Interdisciplinary Discussion Group: Language
On Monday 23rd January, the University of London Interdisciplinary Discussion group met for the third time at King’s College London. The topic in question was ‘language’. We had presentations from linguist turned neuroscientist ‘Ōiwi Parker Jones, and from Lecturer in English and RCUK fellow in Science and Technology, Laura Salisbury. Both talked about language within the context of their work, and this was followed by a discussion with the audience.
‘Ōiwi began by commenting that although he has a background in both linguistics and neuroscience, this is the first time he has ever been forced to bring them together. He discussed Chomsky’s theories of language, reflecting on how exactly language works, before moving on to discuss his current research which concerns predicting language recovery after brain disease by examining the networks that get created in the brain. He also speculated briefly on where, if at all, we can locate language in the brain. He ended by tantalisingly quoting from recent work (Schnupp, Nelken and King, 2011) which posited that language is ‘telepathy’ as it concerns projecting your thoughts into the head of another and vice versa.
Laura Salisbury then discussed her work on Beckett and aphasia which he has been working on with Professor Christopher Code, an aphasiologist based at the University of Exeter. She traced affinities between Beckett’s presentation of language as something which can be both consciously constructed and pre-consciously and involuntarily uttered and the work of psychologists and neurologists during the contemporaneous and preceding period. She argued that Beckett’s work often vomits forth words which will never fully correspond with the intentionality of his texts, and so it is with us. She related this in particular to the work of the late-nineteenth century neurologist, John Hughlings Jackson who thought that language production involved both conscious and pre-conscious processes. In 1864 he wrote a paper concerning the speech automatisms in aphasics, and Salisbury related this to Beckett’s literary works.

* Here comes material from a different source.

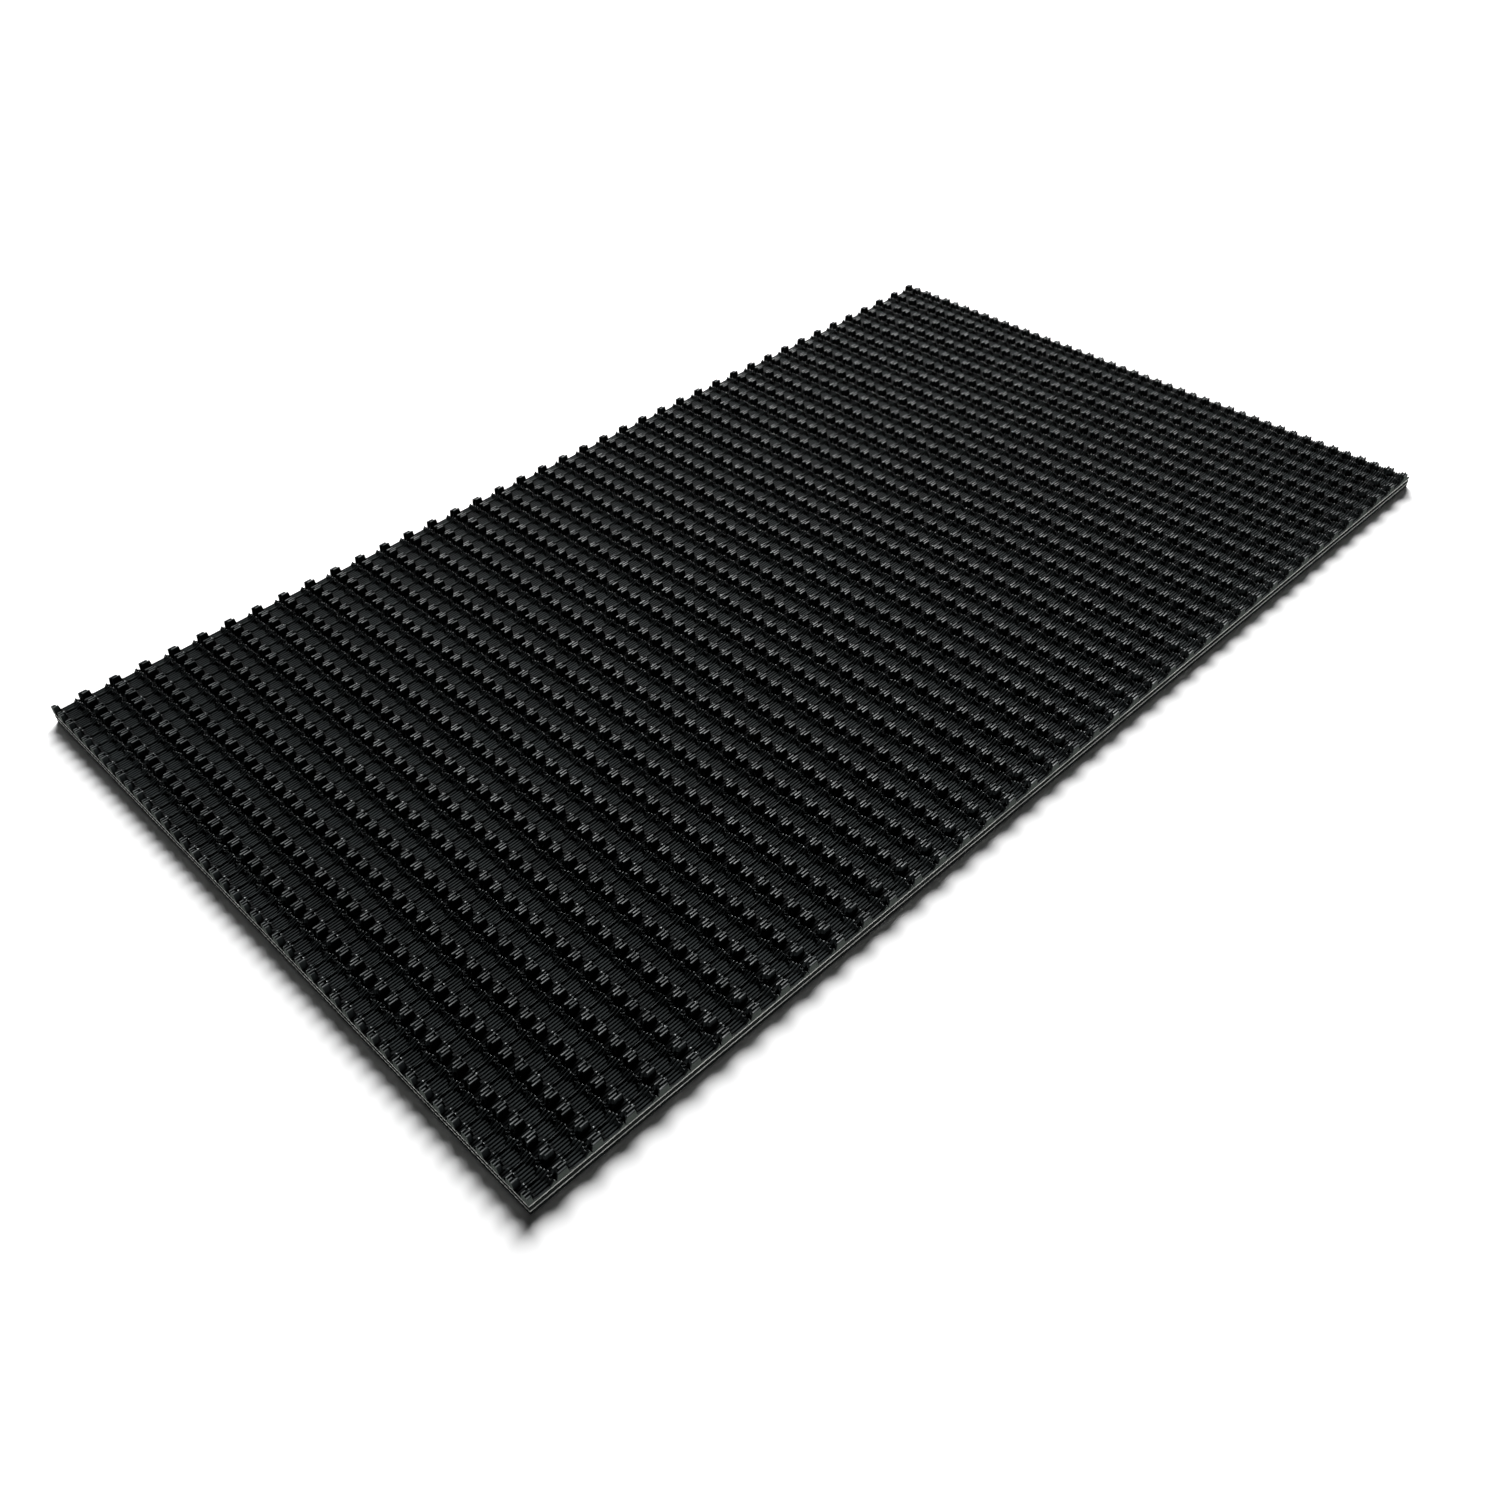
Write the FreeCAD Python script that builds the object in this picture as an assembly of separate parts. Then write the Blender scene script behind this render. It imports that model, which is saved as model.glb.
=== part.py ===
import FreeCAD, Part
import os

# A door mat cut from two-ply grip-top sheet, lying flat with its studs up.
# X runs along its ribs, Y across them and Z up from its underside. Sizes are in millimetres.

# Outline of the cut piece
mat_length = 600.0
mat_width = 350.0

# Layers, from the floor up
bottom_cover_thickness = 1.3
ply_thickness = 1.0
bonding_thickness = 1.9
cover_base_thickness = 0.6

# Grip pattern: each cell holds one stud, and one low ramp half a row further across
grip_height = 3.7
column_pitch = 14.86
row_pitch = 8.085
first_column_inset = 0.1
first_row_inset = 1.7

# Studs, measured where they meet the base of the cover
stud_length = 4.6
stud_width = 4.4
stud_draft = 0.3

# Ramps climb towards +X and end in a steep face just before the next stud
crest_before_stud = 4.0
ramp_run = 4.5
ramp_drop = 0.4
ramp_height = 1.8
ramp_draft = 0.25
row_to_ramp = 0.25

node_folder = "parts"
join_tolerance = 1e-4

# What follows from the sizes above
half_length = mat_length / 2
half_width = mat_width / 2
lower_ply_bottom = bottom_cover_thickness
bonding_bottom = lower_ply_bottom + ply_thickness
upper_ply_bottom = bonding_bottom + bonding_thickness
cover_bottom = upper_ply_bottom + ply_thickness
cover_floor = cover_bottom + cover_base_thickness
ramp_crest = -crest_before_stud
ramp_start = ramp_crest - ramp_run
ramp_end = ramp_crest + ramp_drop
ramp_width = row_pitch - stud_width - 2 * row_to_ramp
previous_stud_end = stud_length / 2 - column_pitch
cell_start = (previous_stud_end + ramp_start) / 2
cell_near_side = -(stud_width + row_to_ramp) / 2


def point(x, y, z):
    return FreeCAD.Vector(x, y, z)


def planar_face(points):
    return Part.Face(Part.makePolygon(points + points[:1]))


def layer(bottom, thickness):
    """A flat layer of the sheet, as large as the mat."""
    corner = point(-half_length, -half_width, bottom)
    return Part.makeBox(mat_length, mat_width, thickness, corner)


def rectangle(x_low, x_high, y_low, y_high, z):
    return [point(x_low, y_low, z), point(x_high, y_low, z),
            point(x_high, y_high, z), point(x_low, y_high, z)]


def walls(lower, upper):
    """The faces that join two outlines with the same number of points."""
    count = len(lower)
    return [planar_face([lower[i], lower[(i + 1) % count], upper[(i + 1) % count], upper[i]])
            for i in range(count)]


def stud_base():
    return rectangle(-stud_length / 2, stud_length / 2, -stud_width / 2, stud_width / 2, cover_floor)


def stud_faces():
    """A block with a flat top and four drafted sides."""
    top = rectangle(-stud_length / 2 + stud_draft, stud_length / 2 - stud_draft,
                    -stud_width / 2 + stud_draft, stud_width / 2 - stud_draft,
                    cover_floor + grip_height)
    return walls(stud_base(), top) + [planar_face(top)]


def ramp_base():
    middle = row_pitch / 2
    return rectangle(ramp_start, ramp_end, middle - ramp_width / 2, middle + ramp_width / 2, cover_floor)


def ramp_faces():
    """A wedge: a long slope, a steep end and two drafted sides."""
    near_start, near_end, far_end, far_start = ramp_base()
    crest = cover_floor + ramp_height
    near_crest = point(ramp_crest, near_start.y + ramp_draft, crest)
    far_crest = point(ramp_crest, far_start.y - ramp_draft, crest)
    return [planar_face([near_start, near_crest, far_crest, far_start]),
            planar_face([near_end, far_end, far_crest, near_crest]),
            planar_face([near_start, near_end, near_crest]),
            planar_face([far_start, far_crest, far_end])]


def cell_limits():
    """Where a cell begins and ends along X and across Y, about its stud's centre."""
    return cell_start, cell_start + column_pitch, cell_near_side, cell_near_side + row_pitch


def cell_top():
    """The moulded face of one cell: its stud, its ramp and the floor round them."""
    floor = planar_face(rectangle(*cell_limits(), cover_floor))
    for base in (stud_base(), ramp_base()):
        floor = floor.cut(planar_face(base))
    return stud_faces() + ramp_faces() + floor.Faces


def cell_block(top_faces):
    """One cell as a closed solid, for the cells that the cut edges pass through."""
    lower = rectangle(*cell_limits(), cover_bottom)
    upper = rectangle(*cell_limits(), cover_floor)
    shell = Part.makeShell(top_faces + walls(lower, upper) + [planar_face(lower)])
    shell.sewShape()
    block = Part.Solid(shell)
    if block.Volume < 0:
        block.reverse()
    return block


def positions(stud_inset, pitch, start, half_span):
    """Stud positions of the cells that reach inside the cut edges, and whether each cell is whole."""
    stud = stud_inset - half_span
    while stud + start > -half_span:
        stud -= pitch
    found = []
    while stud + start < half_span - join_tolerance:
        low = stud + start
        high = low + pitch
        if high > -half_span + join_tolerance:
            whole = low > -half_span - join_tolerance and high < half_span + join_tolerance
            found.append((stud, whole))
        stud += pitch
    return found


def grip_cover():
    """The top cover: its base, studs and ramps in one moulded solid."""
    x_low, x_high, y_low, y_high = cell_limits()
    columns = positions(first_column_inset, column_pitch, x_low, half_length)
    rows = positions(first_row_inset, row_pitch, y_low, half_width)
    outline = Part.makeBox(mat_length, mat_width, cover_base_thickness + grip_height,
                           point(-half_length, -half_width, cover_bottom))
    top_faces = cell_top()
    block = cell_block(top_faces)
    faces = []
    for x, whole_x in columns:
        for y, whole_y in rows:
            place = point(x, y, 0)
            if whole_x and whole_y:
                faces += [face.translated(place) for face in top_faces]
                continue
            trimmed = block.translated(place).common(outline)
            inner_x = [edge for edge in (x + x_low, x + x_high) if abs(edge) < half_length - join_tolerance]
            inner_y = [edge for edge in (y + y_low, y + y_high) if abs(edge) < half_width - join_tolerance]
            faces += [face for face in trimmed.Faces if is_outside(face, inner_x, inner_y)]
    faces.append(cover_underside([x + x_low for x, whole in columns], [y + y_low for y, whole in rows]))
    shell = Part.makeShell(faces)
    shell.sewShape()
    cover = Part.Solid(shell)
    if cover.Volume < 0:
        cover.reverse()
    return cover


def is_outside(face, inner_x, inner_y):
    """Whether a face of a trimmed cell is on the cover's own surface above its underside."""
    box = face.BoundBox
    between_columns = any(max(abs(box.XMin - x), abs(box.XMax - x)) < join_tolerance for x in inner_x)
    between_rows = any(max(abs(box.YMin - y), abs(box.YMax - y)) < join_tolerance for y in inner_y)
    underside = box.ZMax < cover_bottom + join_tolerance
    return not (between_columns or between_rows or underside)


def cover_underside(x_joints, y_joints):
    """The flat underside, with a corner at each place where two edge cells meet."""
    xs = [x for x in x_joints if abs(x) < half_length - join_tolerance]
    ys = [y for y in y_joints if abs(y) < half_width - join_tolerance]
    outline = [point(x, -half_width, cover_bottom) for x in [-half_length] + xs]
    outline += [point(half_length, y, cover_bottom) for y in [-half_width] + ys]
    outline += [point(x, half_width, cover_bottom) for x in [half_length] + xs[::-1]]
    outline += [point(-half_length, y, cover_bottom) for y in [half_width] + ys[::-1]]
    return planar_face(outline)


def main():
    nodes = {
        "bottom_cover": layer(0, bottom_cover_thickness),
        "lower_fabric_ply": layer(lower_ply_bottom, ply_thickness),
        "bonding_layer": layer(bonding_bottom, bonding_thickness),
        "upper_fabric_ply": layer(upper_ply_bottom, ply_thickness),
        "grip_cover": grip_cover(),
    }
    os.makedirs(node_folder, exist_ok=True)
    for name, shape in nodes.items():
        if not shape.isValid() or len(shape.Solids) != 1:
            raise RuntimeError(name + " is not one valid solid")
        shape.exportStep(node_folder + "/" + name + ".step")
        print(name, len(shape.Faces), "faces", round(shape.Volume), "mm3")


main()
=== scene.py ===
import math
import random

import bmesh
import bpy
from mathutils import Matrix, Vector


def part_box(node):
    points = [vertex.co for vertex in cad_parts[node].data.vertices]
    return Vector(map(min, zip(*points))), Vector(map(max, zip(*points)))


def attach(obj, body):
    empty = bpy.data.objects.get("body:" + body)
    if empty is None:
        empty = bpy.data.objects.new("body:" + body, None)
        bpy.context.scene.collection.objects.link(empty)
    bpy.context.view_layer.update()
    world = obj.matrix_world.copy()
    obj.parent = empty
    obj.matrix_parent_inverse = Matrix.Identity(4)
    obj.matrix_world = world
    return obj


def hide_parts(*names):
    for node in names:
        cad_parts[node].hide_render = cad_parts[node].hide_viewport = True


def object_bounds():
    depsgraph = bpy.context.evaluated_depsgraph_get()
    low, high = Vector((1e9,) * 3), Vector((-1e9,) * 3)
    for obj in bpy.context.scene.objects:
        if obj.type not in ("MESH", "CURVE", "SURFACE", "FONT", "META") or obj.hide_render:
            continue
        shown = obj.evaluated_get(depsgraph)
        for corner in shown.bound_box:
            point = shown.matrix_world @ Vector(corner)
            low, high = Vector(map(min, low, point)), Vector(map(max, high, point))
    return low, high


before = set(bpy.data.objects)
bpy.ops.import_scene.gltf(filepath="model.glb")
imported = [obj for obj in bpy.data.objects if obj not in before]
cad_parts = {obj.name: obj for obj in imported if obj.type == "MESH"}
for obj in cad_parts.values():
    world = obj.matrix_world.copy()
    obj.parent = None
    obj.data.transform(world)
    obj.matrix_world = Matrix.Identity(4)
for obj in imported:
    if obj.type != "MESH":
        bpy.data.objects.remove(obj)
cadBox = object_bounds()
random.seed(7)

mm = 0.001
low, high = cadBox
halfLength = (high.x - low.x) / 2
halfWidth = (high.y - low.y) / 2
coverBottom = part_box("grip_cover")[0].z
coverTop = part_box("grip_cover")[1].z
print("frame loaded, mat", round(2 * halfLength, 3), "by", round(2 * halfWidth, 3), "m")


# camera, floor and light

view = {"place": (-0.4053, -0.3975, 0.4168), "aim": (-0.094, -0.068, 0.0), "roll": -1.95,
        "lens": 33.6, "sensor": 36.0}


def makeCamera():
    data = bpy.data.cameras.new("camera")
    data.lens = view["lens"]
    data.sensor_width = view["sensor"]
    data.clip_start = 0.01
    camera = bpy.data.objects.new("camera", data)
    bpy.context.scene.collection.objects.link(camera)
    sight = Vector(view["aim"]) - Vector(view["place"])
    turn = sight.to_track_quat("-Z", "Y").to_matrix() @ Matrix.Rotation(math.radians(view["roll"]), 3, "Z")
    camera.matrix_world = Matrix.Translation(view["place"]) @ turn.to_4x4()
    bpy.context.scene.camera = camera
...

These two wonderful and diverse presentations were then followed by a long and lively discussion between the speakers and audience members. The discussion covered topics such as how to read fMRI scans, the links between neurology and cybernetics, research into animal communication, artificial intelligence and the differences between historical and non-historical interdisciplinary research.
The details of the next meeting will be announced shortly on the discussion group’s website.